Gegen diesen pseudo-intellektuellen Schwindel stehen viele Namen. Einige davon,
nach regionaler
Herkunft ausgewählt, zumeist aber überregional bekannt, sind in diesem
Projekt
vereint. Die Gefahr des Strebens, sich solcher Entleerung zu verweigern, besteht
aber darin, in populistische Tümelei abzugleiten. Die Gegenmittel der zehn in
dieser Ausstellung versammelten Malerinnen und Maler sind ganz individueller
Art, scheinen mir aber vorwiegend in einer kollektiven Erbschaft zu liegen - der
des Expressionismus, der gerade in Sachsen eine seiner tiefsten Wurzeln
hat.
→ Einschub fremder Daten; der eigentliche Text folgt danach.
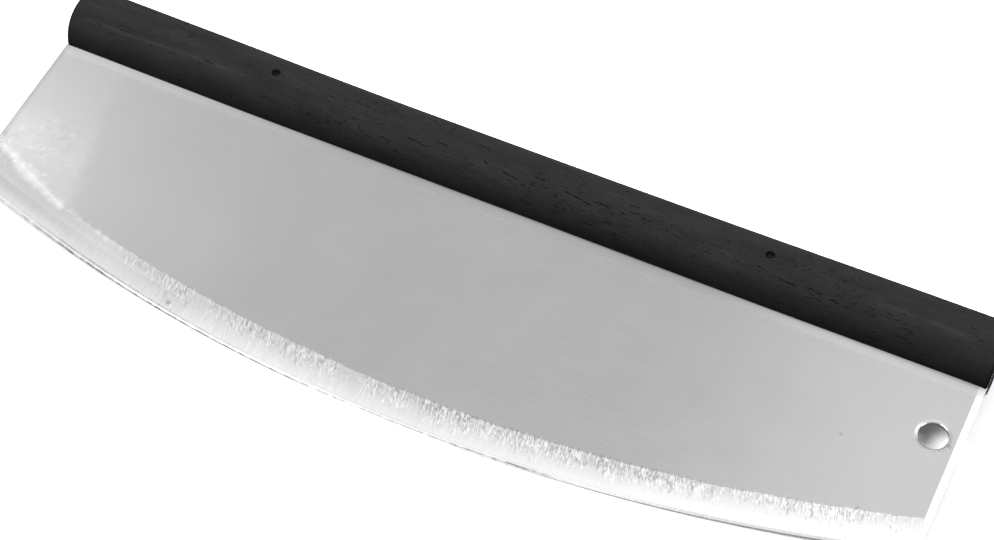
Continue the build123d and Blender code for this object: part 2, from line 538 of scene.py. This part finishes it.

Die Geste steht also im Vordergrund, sich Form und Farbe als Mittel
unterordnend. Das Erbe wird aber nicht geplündert, sondern zinsbringend
angelegt. Statt einfach da weiterzumalen, wo Schmidt-Rottluff, Heckel und die
anderen den Pinsel beiseite gelegt haben, findet eine dialektische Aufhebung in
Hegelschem Sinne statt: Aufheben im Sinne von Bewahren, aufheben im Sinne des
Hebens auf eine neue (sprich: eigene) Stufe, aufheben aber auch im Sinne des
Negierens. So sind hier zehn Handschriften vereint, eindeutig voneinander
unterscheidbar, und doch einem gemeinsamen Anliegen verpflichtet.